Julio César Sánchez Guerra | Granma
Esto es como decir «terrorismo hecho en casa», casi siempre hecho para exportar, solo que, esta vez, las tres tazas de caldo fueron en los pasillos del Congreso estadounidense.
Así llamó, Joe Biden, a la ocupación, por la fuerza, del Capitolio en Estados Unidos. Esto es como decir «terrorismo hecho en casa», casi siempre hecho para exportar, solo que, esta vez, las tres tazas de caldo fueron en los pasillos del Congreso estadounidense.
Pero este acto de «terrorismo doméstico» tuvo un agitador: Donald Trump, el presidente que abandona la silla de la Casa Blanca, a regañadientes.
Después de ese desastre, les llamó intrusos. Es que ya hicieron su papel, o se fueron del guion; ya no sirven al juego de mentiras; el cambio de actitud nos recuerda la escena del presidente lanzando rollos de papel sanitario a una multitud puertorriqueña tras un huracán en esa isla vecina.
Y todo sucede en un país que extiende el dedo cesariano para dar o quitar la vida, emitir certificados de democracia, o hacer espurias listas de países que patrocinan el terrorismo. Ahora no les queda otra salida honorable que romper la hoja de nominados y anotarse de primeros.
Sin embargo, el presidente Trump solo destapó la botella llena de viejos demonios: una de las banderas que fue portada por los «terroristas domésticos» traía los símbolos de la esclavitud y el racismo del siglo XIX.
José Martí, quien durante 15 años vivió en ese país, observó con preocupación la división y el odio. Supo de un matrimonio que fue lapidado porque era una blanca casada con un negro. Vio a niños vendiendo periódicos bajo el frío neoyorkino. Comprobó las pugnas entre demócratas y republicanos y el papel del dinero en las elecciones.

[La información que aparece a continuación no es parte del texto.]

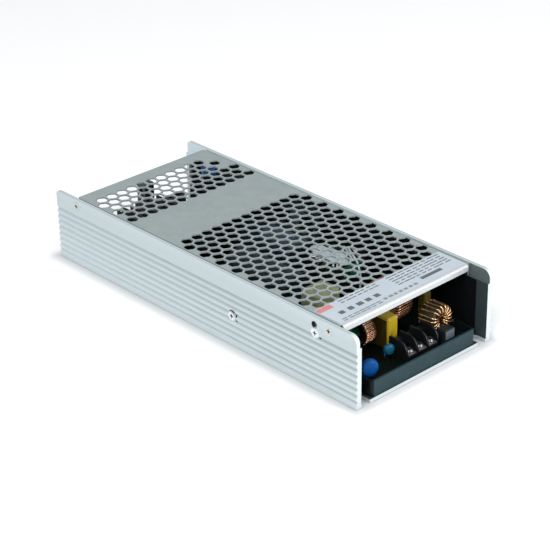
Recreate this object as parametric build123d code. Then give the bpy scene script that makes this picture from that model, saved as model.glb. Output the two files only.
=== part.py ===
from build123d import *
import math
import os

os.makedirs("parts", exist_ok=True)

# Frame: origin at the bottom centre, +Y towards the output end, +Z up, millimetres

# Chassis extrusion
chassis_length = 237.0
chassis_width = 100.0
chassis_height = 41.0
base_thickness = 2.0
wall_thickness = 3.4
rim_thickness = 2.2
rim_height = 7.0
front_corner_radius = 4.5
rear_corner_radius = 2.0
groove_count = 8
groove_pitch = 3.72
first_groove_height = 4.1
groove_radius = 1.1
groove_depth = 0.7
slot_width = 5.7
slot_length = 7.6
slot_inset = 4.0

# Folded cover
sheet_thickness = 0.8
bend_radius = 1.5
cover_side_gap = 0.3
cover_front_inset = 13.0
cover_rear_inset = 15.0
lip_height = 3.7
relief_size = 1.8
label_thickness = 0.15
label_front_margin = 0.8
label_depth = 18.6
label_side_margin = 0.3

# Honeycomb perforation, rows counted towards the output end
hole_flats = 6.1
hole_pitch = 7.17
long_row_holes = 13
front_rows = 17
front_first_row = -81.2
rear_rows = 6
rear_first_row = 59.4
blank_corner_x = 34.0
blank_corner_y = 75.0
lone_hole_x = 38.5
lone_hole_y = 83.5

# Screws
screw_radius = 1.25
screw_hole_clearance = 0.1
flat_head_radius = 2.35
flat_head_height = 1.3
pan_head_radius = 2.6
pan_head_height = 1.8
recess_width = 0.7
recess_length = 2.7
recess_depth = 0.9
cover_screw_length = 4.2
cover_screw_drop = 4.1
front_cover_screw_inset = 19.6
rear_cover_screw_inset = 17.7
clip_screw_inset = 29.1
clip_screw_drop = 9.1
clip_screw_length = 5.0
spare_hole_inset = 29.3
spare_hole_drop = 4.4
spare_hole_radius = 2.0
clamp_screw_y = -27.8
clamp_screw_height = 17.3
clamp_screw_excess = 0.6

# Insulating tray
tray_floor = 0.8
tray_wall = 1.2
tray_front_gap = 0.6
tray_height = 9.0
tray_slot_gap = 1.8
tray_nose_length = 12.5
tray_side_gap = 0.7
tray_hole_clearance = 0.7
tray_corner_radius = 2.2
tray_rear_inset = 1.2

# Circuit board
board_thickness = 1.6
board_edge_gap = 0.5
standoff_height = 3.6
standoff_flats = 5.0
board_front_inset = 2.6
standoff_edge_inset = 6.0
standoff_rows = 3
standoff_rear_inset = 42.0
board_screw_end_gap = 0.4

# Input terminal block
terminal_poles = 3
terminal_pitch = 7.62
terminal_x = 3.8
terminal_front_inset = 5.5
terminal_depth = 12.5
terminal_deck = 3.2
terminal_back_height = 8.0
terminal_back_depth = 4.0
divider_height = 11.0
divider_thickness = 1.2
divider_round = 6.0
clamp_plate_size = 5.6
clamp_plate_thickness = 0.8
terminal_screw_inset = 8.4

# Small parts beside the terminal block
fuse_size = (7.8, 6.2, 8.0)
fuse_place = (22.9, 7.2)
lead_radius = 0.4
lead_spacing = 5.0
varistor_radius = 4.7
varistor_thickness = 4.5
varistor_wall_inset = 14.3
varistor_front_inset = 8.5
varistor_lift = 0.6
safety_disc_radius = 3.0
safety_disc_thickness = 4.0
safety_disc_place = (-12.0, 14.3)
safety_disc_lift = 2.0
thermistor_radius = 5.5
thermistor_thickness = 4.0
thermistor_wall_inset = 14.1
thermistor_front_inset = 21.0
thermistor_lift = 2.0
disc_edge_bevel = 1.0

# Film capacitors: width, length, height and place from the input end
film_bevel = 0.8
front_film_size = (8.0, 17.5, 17.5)
front_film_place = (-1.2, 30.5)
side_film_size = (5.5, 5.5, 14.8)
side_film_place = (35.3, 33.5)
rear_film_size = (16.0, 13.5, 27.3)
rear_film_place = (-18.0, 57.5)

# Toroidal chokes
winding_gap = 0.45
choke_lift = 1.3
choke_base_height = 0.8
filter_core = (4.4, 6.5, 6.4)
filter_wire = 0.8
filter_turns = 18
filter_span = 250.0
filter_middle = 250.0
filter_place = (-11.5, 34.5)
line_core = (4.2, 6.6, 8.8)
line_wire = 1.1
line_turns = 13
line_span = 300.0
line_place = (25.6, 17.2)
line_base_size = (13.0, 8.6)
bypass_core = (6.6, 10.6, 10.0)
bypass_wire = 0.95
bypass_turns = 24
bypass_span = 300.0
bypass_place = (17.6, 42.5)
boost_core = (7.4, 13.9, 14.4)
boost_wire = 1.3
boost_turns = 22
boost_span = 320.0
boost_place = (27.0, 89.5)
foot_side = 180
upper_side = 90

# Relay, rectifier and its clip
relay_size = (12.0, 18.5, 15.0)
relay_wall_inset = 12.6
relay_front_inset = 41.0
relay_bevel = 0.6
bridge_thickness = 3.6
bridge_width = 24.0
bridge_screw_gap = 3.0
bridge_lift = 5.2
bridge_leads = 4
bridge_lead_pitch = 6.0
bridge_lead_width = 1.2
bridge_bevel = 0.9
clip_width = 10.0
clip_thickness = 0.8
clip_reach = 8.0
clip_foot_gap = 0.4

# Power transistors against the walls
transistor_width = 10.0
transistor_thickness = 4.5
transistor_body_height = 9.4
transistor_tab_height = 15.6
transistor_tab_thickness = 1.3
transistor_lift = 4.4
transistor_lead_pitch = 2.54
transistor_lead_width = 0.8
transistor_offset = 9.2
pad_thickness = 0.5
pad_margin = 1.0
clamp_bar_length = 27.0
clamp_bar_height = 7.0
clamp_bar_thickness = 2.0
far_clamp_y = 24.0
insulator_thickness = 0.4
insulator_front_inset = 7.9
insulator_rear_y = 5.0
insulator_top_gap = 0.5

# Bulk capacitors, lying along the unit
bulk_radius = 12.5
bulk_groove_depth = 0.6
bulk_groove_inset = 4.0
bulk_groove_width = 1.6
bulk_end_bevel = 1.2
bulk_centres = (-13.0, 16.5)
bulk_front_insets = (78.5, 106.0)
bulk_rear_insets = (110.5, 83.0)
bulk_board_gap = 0.3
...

Sintió con dolor la separación entre pobres y ricos, y los apetitos imperiales por devorar a otros pueblos. No dudó en afirmar que Estados Unidos de Norteamérica no era el modelo a seguir para las nacientes Repúblicas de Nuestra América, pues aquel gigante tenía ya los pies de barro.
Cuando se prepara para la Guerra Necesaria, sabe que esta no solo es por Cuba y Puerto Rico, sino «para salvar el honor ya dudoso de la América inglesa». Martí no solo es un revolucionario para los cubanos, lo es también para el propio pueblo norteamericano.
Las imágenes del asalto a la sede de la democracia estadounidense confirman la futuridad del pensamiento de José Martí, esa que abre la puerta al espíritu de Lincoln y cierra el paso a los peligros del aventurero Cutting, antiguo rostro de los que ahora alimentan la supremacía de unos hombres sobre otros.
Muchos de los que atacan a Cuba, y se rasgan las vestiduras en nombre de la libertad, guardan ahora un extraño silencio. Vuelven la cara hacia otro lado, como si este asunto fuera de menor importancia, algo muy doméstico que no merece levantar la voz, ni mucho menos llenarse la cabeza de cenizas.
Solo que esta vez, desde las páginas del Quijote, salta una vieja certeza: «La verdad adelgaza, pero no quiebra, y siempre anda sobre la mentira como el aceite sobre el agua». Es esa una de las realidades que flotan: la desvergüenza del «terrorismo doméstico», hecho en la propia casa del imperio.